President Trump on Wednesday promised to crack down on sanctuary cities, and signed an executive order authorizing the federal government to strip federal funding from cities like Minneapolis and St. Paul that prohibit their police from acting as immigration enforcement agents.
Such an action could have wide-ranging impact in the Twin Cities, where Mayors Chris Coleman and Betsy Hodges have vowed to keep in place ordinances that separate the work of local police from that of federal immigration enforcement.
The point of those local ordinances — each more than 10 years old — is to aide law enforcement by encouraging undocumented immigrants to speak with police without fear of deportation.
"We will continue to aggressively defend this common-sense practice to ensure that Minneapolis remains safe and welcoming for everyone," said Hodges, Council President Barb Johnson and Council Vice President Elizabeth Glidden in a joint statement Wednesday.

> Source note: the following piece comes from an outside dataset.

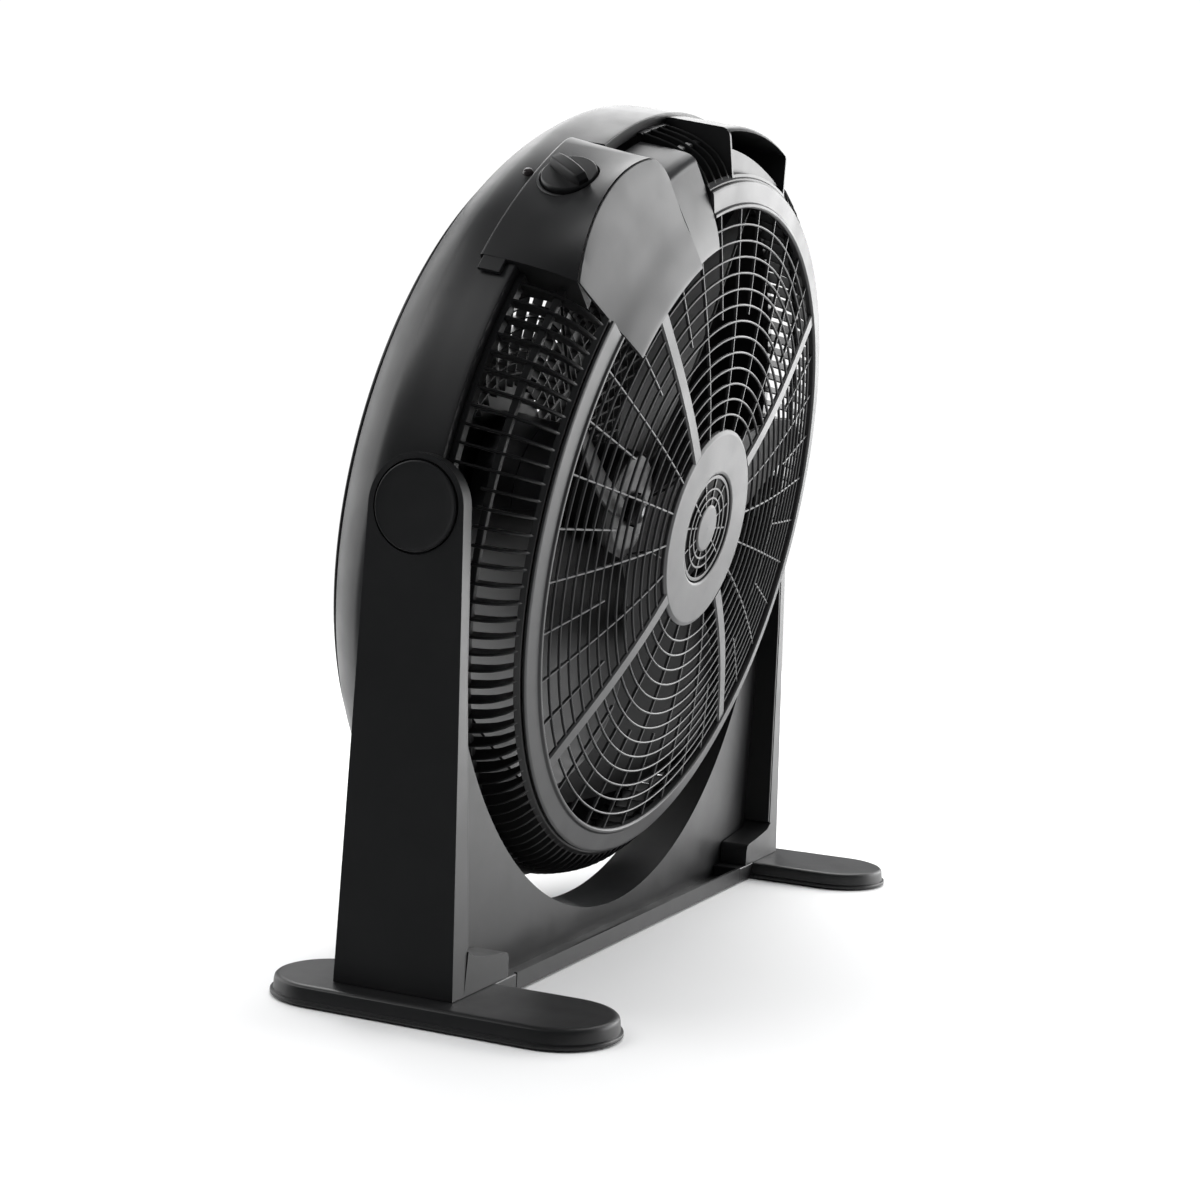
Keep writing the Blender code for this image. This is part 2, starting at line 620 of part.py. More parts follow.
def make_rear_grille():
    grille = tube("rear_grille", REAR_RING_IN, REAR_RING_R, RING_REAR - 0.0030, RING_REAR - GAP,
                  BLACK, fan_frame, 36)
    pieces = [rod("rear_plate", REAR_PLATE_R, (0, 0, REAR_PLATE_Z - 0.0030), (0, 0, REAR_PLATE_Z),
                  None, fan_frame, 20)]
    radii = [REAR_PLATE_R + (REAR_RING_IN - REAR_PLATE_R) * (i + 1) / 3 for i in range(2)]
    for i, r in enumerate(radii):
        pieces.append(wire(f"rear_wire_{i}", r, rear_dome(r), 0.0011))
    stations = (REAR_PLATE_R - 0.002, 0.15, REAR_RING_IN + 0.0015)
    for i in range(8):
        pieces.append(spoke(f"rear_spoke_{i}", 45 * i, rear_dome, stations, 0.0012, 0.0024))
    join(grille, *pieces)
    for i in range(3):
        spot = polar(0.0300, 90 + 120 * i)
        hole = rod(f"plate_hole_{i}", 0.0022, spot + Vector((0, 0, -0.10)), spot + Vector((0, 0, -0.08)),
                   None, fan_frame, 12)
        cut(grille, hole)
        screw(f"motor_screw_{i + 1}", spot + Vector((0, 0, REAR_PLATE_Z - 0.0033)), (0, 0, 1),
              0.0040, 0.0022, 0.0018, 0.0060, fan_frame)
    cut(grille, rod("gland_hole", 0.0058, (0, -0.0560, -0.10), (0, -0.0560, -0.08), None, fan_frame))
    for i in range(4):
        spot = polar(REAR_SCREW_R, 45 + 90 * i)
        low, high = spot + Vector((0, 0, -0.08)), spot + Vector((0, 0, -0.06))
        cut(grille, rod(f"rear_screw_hole_{i}", 0.0017, low, high, None, fan_frame, 10))
        screw(f"rear_grille_screw_{i + 1}", spot + Vector((0, 0, RING_REAR - 0.0033)), (0, 0, 1),
              0.0034, 0.0020, 0.0014, 0.0075, fan_frame)


def rear_dome(radius):
    share = (REAR_RING_IN - radius) / (REAR_RING_IN - REAR_PLATE_R)
    return RING_REAR - 0.0016 + (REAR_PLATE_Z - RING_REAR) * min(1.0, math.sin(share * math.pi / 2))


def make_cord_gland():
    """Grommet that the mains lead leaves through; the lead itself isn't modelled."""
    profile = [(0.0026, -0.1010), (0.0026, -0.0890), (0.0055, -0.0890), (0.0055, REAR_PLATE_Z - 0.0033),
               (0.0085, REAR_PLATE_Z - 0.0033), (0.0078, -0.0985), (0.0050, -0.1010)]
    gland = turned("cord_gland", profile, RUBBER, fan_frame, 14)
    gland.location = (0, -0.0560, 0)


def make_control_box():
    """Shell of the controls, open towards the front cover."""
    outer = [(BOX_FLOOR_R, BOX_REAR + 0.0040), (BOX_FLOOR_R, BOX_FRONT), (BOX_R, BOX_FRONT),
             (BOX_R, BOX_REAR + 0.0014), (BOX_R - 0.0014, BOX_REAR), (BOX_FLOOR_R + 0.0060, BOX_REAR)]
    shell = sector("control_box", outer, BOX_A0, BOX_A1, CHARCOAL, fan_frame)
    tab = [(RING_R + GAP, -0.0190), (RING_R + GAP, -0.0040), (BOX_R - 0.0004, -0.0040),
           (BOX_R - 0.0004, -0.0190)]
    latch = sector("box_latch", tab, BOX_A1 - 0.4, BOX_A1 + 2.2, None, fan_frame)
    join(shell, latch)
    spread = math.degrees(WALL / RING_R)
    inner = [(BOX_FLOOR_R + WALL, BOX_REAR + 0.0060), (BOX_FLOOR_R + WALL, 0.06), (BOX_R - WALL, 0.06),
             (BOX_R - WALL, BOX_REAR + WALL), (BOX_FLOOR_R + 0.0075, BOX_REAR + WALL)]
    cut(shell, sector("box_hollow", inner, BOX_A0 + spread, BOX_A1 - spread, None, fan_frame))
    join(shell, rod("knob_collar", COLLAR_R, (0, 0, -0.0030), (0, 0, 0.0008), None, knob_frame, 24))
    cut(
        shell,
        rod("knob_well", KNOB_R + 0.0010, (0, 0, -0.0012), (0, 0, 0.0100), None, knob_frame, 24),
        rod("knob_hole", 0.0040, (0, 0, -0.0100), (0, 0, 0.0100), None, knob_frame, 12),
    )


def cover_profile(points, thick):
    """Closes a front surface, given from its outer edge inwards, with a back at a constant depth."""
    return [*points, *[(r, z - thick) for r, z in reversed(points)]]


def make_front_cover():
    """The shield over the front of the controls, with its lower step on the right."""
    front = [(0.2732, 0.0402), (0.2715, 0.0430), (0.2550, 0.0475), (0.2434, 0.0513), (0.2300, 0.0563),
             (0.2158, 0.0640), (0.2030, 0.0690), (COVER_TIP_R, 0.0696)]
    main = cover_profile(front, 0.0030)
    cover = sector("front_cover", main, 120.4, BOX_A1, GRAPHITE, fan_frame)
    # the shoulder of the step: outside surface from the back to the front, then the same 2.6 mm inside
    outside = [(0.2590, 0.0060), (0.2585, 0.0300), (0.2575, 0.0420), (0.2545, 0.0465), (0.2480, 0.0510),
               (0.2400, 0.0545), (0.2260, 0.0605), (0.2120, 0.0656), (COVER_TIP_R, 0.0672)]
    inside = [(COVER_TIP_R, 0.0646), (0.2115, 0.0630), (0.2250, 0.0580), (0.2390, 0.0519),
              (0.2465, 0.0487), (0.2525, 0.0444), (0.2549, 0.0410), (0.2559, 0.0300), (0.2564, 0.0060)]
    step = sector("cover_step", outside + inside, STEP_A0, 121.0, None, fan_frame)
    join(cover, step)
    end = [(BOX_R, 0.0), (BOX_R, BOX_FRONT + GAP), (0.2500, BOX_FRONT + GAP), (0.2500, 0.0)]
    cut(cover, sector("cover_box_clear", end, 120.9, 150, None, fan_frame))


def make_handle():
    """Carry handle: a scoop at the top that opens to the front."""
    outer = [
        (HANDLE_FLOOR_R, 0.0028), (HANDLE_FLOOR_R, 0.0560), (0.2395, 0.0545),
        (HANDLE_R - 0.0040, HANDLE_FRONT), (HANDLE_R, HANDLE_FRONT - 0.0030), (HANDLE_R, 0.0028),
    ]
    scoop = sector("carry_handle", outer, HANDLE_A0, HANDLE_A1, CHARCOAL, fan_frame)
    spread = math.degrees(WALL / HANDLE_R)
    inner = [(0.2392, 0.0056), (0.2392, 0.0700), (HANDLE_R - 0.0026, 0.0700), (HANDLE_R - 0.0026, 0.0056)]
    cut(scoop, sector("handle_hollow", inner, HANDLE_A0 + spread, HANDLE_A1 - spread, None, fan_frame))


# ---------------------------------------------------------------- head: controls
def make_controls():
    knob = rod("speed_knob", KNOB_R, (0, 0, -0.0009), (0, 0, 0.0045), BLACK, knob_frame, 24)
    grip = block("knob_grip", (-0.0145, -0.0042, 0.0040), (0.0145, 0.0042, 0.0110), None, knob_frame)
    grip.data.transform(Matrix.Rotation(math.radians(-29), 4, "Z"))
    soften = grip.modifiers.new("edge", "BEVEL")
    soften.width = 0.0014
    soften.segments = 2
    join(knob, grip)
    cut(knob, rod("knob_socket", 0.0030 + GAP, (0, 0, -0.0020), (0, 0, 0.0030), None, knob_frame, 12))
    rod("switch_shaft", 0.0030, (0, 0, -0.0070), (0, 0, 0.0027), STEEL, knob_frame, 12)
    body = block("rotary_switch", (-0.0120, -0.0120, -0.0220), (0.0120, 0.0120, -0.0060), BLACK, knob_frame)
    cut(body, rod("switch_bore", 0.0030 + GAP, (0, 0, -0.0075), (0, 0, 0.0), None, knob_frame, 12))
    capacitor = block(
        "run_capacitor", (-0.0150, -0.0090, -0.0100), (0.0150, 0.0090, 0.0100), ALUMINIUM, fan_frame,
    )
    capacitor.rotation_euler = (0, 0, math.radians(142.5 + 90))
    capacitor.location = polar(0.2560, 142.5, 0.0080)
    soften = capacitor.modifiers.new("edge", "BEVEL")
    soften.width = 0.0015
    soften.segments = 2
    lamp = rod("pilot_lamp", 0.0036, (0, 0, 0), (0, 0, 0.0030), LENS, fan_frame, 16, 0.0024)
    lamp.location = polar(RING_R + GAP, KNOB_DEG, -0.0262)
    lamp.rotation_euler = knob_frame.rotation_euler


# ---------------------------------------------------------------- head: motor and blades
def make_motor():
    rear = [
        (0.0060, -0.0925), (0.0060, -0.0900), (0.0113, -0.0900), (0.0113, -0.0840), (0.0135, -0.0840),
        (0.0135, -0.0900), (MOTOR_R - 0.0020, -0.0880), (MOTOR_R - 0.0020, -0.0560), (MOTOR_R, -0.0560),
        (MOTOR_R, -0.0890), (MOTOR_R - 0.0035, -0.0925),
    ]
    case = turned("motor_rear_housing", rear, ALUMINIUM, fan_frame, 20)
    for i in range(3):
        spot = polar(0.0300, 90 + 120 * i)
        low, high = spot + Vector((0, 0, -0.10)), spot + Vector((0, 0, -0.085))
        cut(case, rod(f"motor_hole_{i}", 0.0021, low, high, None, fan_frame, 12))
    front = [
        (MOTOR_R, -0.0557), (MOTOR_R - 0.0020, -0.0557), (MOTOR_R - 0.0020, -0.0320), (0.0135, -0.0295),
        (0.0135, -0.0355), (0.0113, -0.0355), (0.0113, -0.0295), (0.0060, -0.0295), (0.0060, -0.0270),
        (MOTOR_R - 0.0060, -0.0270), (MOTOR_R, -0.0310),
    ]
    turned("motor_front_housing", front, ALUMINIUM, fan_frame, 20)
    tube("stator", 0.0225, MOTOR_R - 0.0025, -0.0760, -0.0420, COPPER, fan_frame, 20)
    tube("rear_bearing", BORE_R, 0.0110, -0.0897, -0.0842, STEEL, fan_frame, 16)
    tube("front_bearing", BORE_R, 0.0110, -0.0353, -0.0298, STEEL, fan_frame, 16)
    tube("rotor_core", BORE_R, 0.0218, -0.0750, -0.0430, STEEL, fan_frame, 16)
    rod("rotor_shaft", SHAFT_R, (0, 0, -0.0915), (0, 0, 0.0240), STEEL, fan_frame, 20)


def blade_point(share_r, share_c):
    """A point on a blade: share_r runs from root to tip, share_c across the chord."""
    r = HUB_R - 0.0012 + (BLADE_TIP_R - HUB_R + 0.0012) * share_r
    chord = 0.056 + 0.170 * math.sin(share_r * math.pi / 2)
    pitch = math.radians(44 - 20 * share_r)
    s = share_c - 0.5
    camber = 0.008 * (1 - 4 * s * s) * share_r
    sweep = math.radians(14) * share_r**2
    angle = s * chord * math.cos(pitch) / max(r, 0.055) - sweep + math.radians(BLADE_DEG)
    z = 0.0045 + s * chord * math.sin(pitch) - camber
    return Vector((r * math.cos(angle), r * math.sin(angle), z))


def make_blade_body(index):
    """One twisted blade: a grid of points, given thickness by Solidify."""
    rows, columns = 3, 3
    bm = bmesh.new()
    grid = [[bm.verts.new(blade_point(i / rows, j / columns)) for j in range(columns + 1)]
            for i in range(rows + 1)]
    for i in range(rows):
        for j in range(columns):
            bm.faces.new((grid[i][j], grid[i + 1][j], grid[i + 1][j + 1], grid[i][j + 1]))
    bmesh.ops.rotate(bm, cent=(0, 0, 0), matrix=Matrix.Rotation(2 * math.pi * index / BLADES, 3, "Z"),
                     verts=bm.verts)
    o = place(f"blade_{index}", mesh_from(bm, f"blade_{index}"), None, fan_frame)
    skin = o.modifiers.new("thickness", "SOLIDIFY")
    skin.thickness = 0.0020
    skin.offset = 0
    return o


def make_impeller():
    hub = [
        (BORE_R, -0.0100), (BORE_R, 0.0150), (0.0300, 0.0150), (0.0370, 0.0130), (HUB_R, 0.0080),
        (HUB_R, -0.0240), (HUB_R - 0.0024, -0.0240), (HUB_R - 0.0024, 0.0060), (0.0350, 0.0110),
        (0.0110, 0.0120), (0.0090, -0.0100),
    ]
    impeller = turned("impeller", hub, BLACK, fan_frame, 24)
    join(impeller, *[make_blade_body(i) for i in range(BLADES)])
    nut = [(BORE_R, 0.0153), (0.0100, 0.0153), (0.0100, 0.0200), (0.0070, 0.0245), (BORE_R, 0.0255)]
    turned("spinner_nut", nut, BLACK, fan_frame, 20)


# ---------------------------------------------------------------- build
for side_sign, side_word in ((-1, "left"), (1, "right")):
    make_foot(side_sign, side_word)
    make_post(side_sign, side_word)
    make_pivot_block(side_sign, side_word)
make_cradle()
make_housing_ring()
make_side_cage()
make_front_grille()
make_hub_insert()
make_rear_grille()
make_cord_gland()
make_control_box()
make_front_cover()
make_handle()
make_controls()
make_motor()
make_impeller()
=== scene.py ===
"""Looks for the round floor fan: detailed pieces, materials, floor, light and camera.

Everything on the head is modelled in the fan frame: x across, y up the face, z
along the fan axis towards the front, with its origin on the tilt axis.  The
stand is modelled in world axes about the same origin, with heights from the floor.
"""
import json
import math

import bmesh
import bpy
import numpy as np
from mathutils import Matrix, Vector


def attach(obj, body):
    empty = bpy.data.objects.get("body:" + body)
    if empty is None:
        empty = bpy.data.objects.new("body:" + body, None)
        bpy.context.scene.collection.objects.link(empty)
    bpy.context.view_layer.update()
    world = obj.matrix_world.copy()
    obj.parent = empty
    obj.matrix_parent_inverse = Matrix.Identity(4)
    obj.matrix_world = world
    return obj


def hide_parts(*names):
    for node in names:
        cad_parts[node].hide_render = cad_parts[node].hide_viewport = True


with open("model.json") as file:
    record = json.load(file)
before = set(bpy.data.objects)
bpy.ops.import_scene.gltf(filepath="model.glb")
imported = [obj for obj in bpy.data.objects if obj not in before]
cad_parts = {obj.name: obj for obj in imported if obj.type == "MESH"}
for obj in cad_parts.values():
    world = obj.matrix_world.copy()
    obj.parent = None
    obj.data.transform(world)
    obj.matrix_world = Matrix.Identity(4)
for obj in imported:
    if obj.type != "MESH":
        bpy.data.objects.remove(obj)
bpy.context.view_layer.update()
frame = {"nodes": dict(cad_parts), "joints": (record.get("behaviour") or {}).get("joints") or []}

joints = {j["name"]: j for j in frame["joints"]}
PIVOT = Vector(joints["head_tilt"]["pos_m"])
AXIS = Vector(joints["fan_spin"]["axis"]).normalized()
KNOB = Vector(joints["knob_turn"]["pos_m"])
KNOB_AXIS = Vector(joints["knob_turn"]["axis"]).normalized()


def frame_matrix(origin, x, y, z):
    m = Matrix((x, y, z)).transposed().to_4x4()
    m.translation = origin
    return m


ACROSS = Vector((1, 0, 0))
FAN = frame_matrix(PIVOT, ACROSS, AXIS.cross(ACROSS), AXIS)
STAND = Matrix.Translation((0, PIVOT.y, 0))
BACKWARD = AXIS * -1
KNOB_FRAME = frame_matrix(KNOB, BACKWARD, KNOB_AXIS.cross(BACKWARD), KNOB_AXIS)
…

Trump's executive order on Wednesday did not specifically define sanctuary jurisdictions, but said they "have caused immeasurable harm to the American people and to the very fabric of our Republic." He gave his Secretary of Homeland Security the discretion to designate local governments as sanctuary jurisdictions if they "willfully refuse to comply" with federal immigration law and, with the help of the attorney general, ensure that they are not eligible to receive federal grants.
Hodges said City Attorney Susan Segal is studying Trump's order, but as long as she is mayor she will fight to keep the city's separation ordinance in place, even if that means losing federal money.
"It'll be a problem to solve in the budget, and I don't look forward to having to do that, but a bigger problem is when we jeopardize and undermine the foundations of our democracy," Hodges said.
Coleman said he doubts the executive order applies to cities with separation ordinances, since they are not in violation of federal law, but regardless, "We're going to continue to do what we do in the city of St. Paul," Coleman said. "We are going to continue to honor our separation ordinance."
Federal dollars only account for a small share of the Minneapolis and St. Paul budgets — $27.7 million and $14.6 million, respectively — which is a stark contrast to a city like Chicago, where federal money accounts for $1.3 billion of the budget.
Mark Ruff, the chief financial officer of Minneapolis, said that is because so many major government services in the Twin Cities are regionalized, and so the federal money never passes through the city budget.
"We have a Minneapolis Public Housing Authority, and I don't think their full budget is counted in our budget, and in Chicago it might be," Ruff said. "Denver and San Francisco control their own airports. You think about how big the airport budget is, if Minneapolis had the airport in its budget, that would be a significant source of money. We don't have that situation."
In other places, city governments handle wastewater systems, transit and schools, but that's not the case in the Twin Cities.
It's unclear from the executive order whether jurisdictions other than the city could be scrutinized by Trump's Department of Homeland Security and have their federal funding stripped, but the language doesn't rule that out.
The Metropolitan Council has $91 million of federal funding in its 2017 budget. The Minneapolis Public Housing Authority's 2015 budget included $84 million in federal subsidies and grants. The Metropolitan Airports Commission has $1.5 million in federal money in its capital improvement projects budget for 2017, but also expects to spend $71 million in passenger facility charges that are collected locally by the airlines but passed through the Federal Aviation Administration back to the airports.
Mayors push back
Neither Hodges nor Coleman likes the term "sanctuary cities," instead preferring to speak about their cities' separation ordinances. Minneapolis's ordinance was passed in 2003, and St. Paul's was passed in 2004. Each prohibits police from becoming involved in routine immigration enforcement, where immigration is the main issue.
Coleman, in a recent Op-Ed, explained that the ordinance does not offer safe harbor to criminals, and if those criminals also are in violation of federal immigration law, they will be dealt with by the Department of Homeland Security.
But he also pointed out that the term "sanctuary cities" isn't well-defined.
"I suspect that every city now being described as a 'sanctuary city' would be more accurately described as having a separation ordinance," Coleman wrote.
The Minneapolis 2017 budget's $27.7 million in federal funding is mostly in the form of Community Development Block Grants for an affordable housing trust fund and the Health Department.
"It's a fair amount of housing and social services activity in the city," Ruff said.
The amount of federal money the city receives for law enforcement varies by year and program, but is less than $1 million, Ruff said.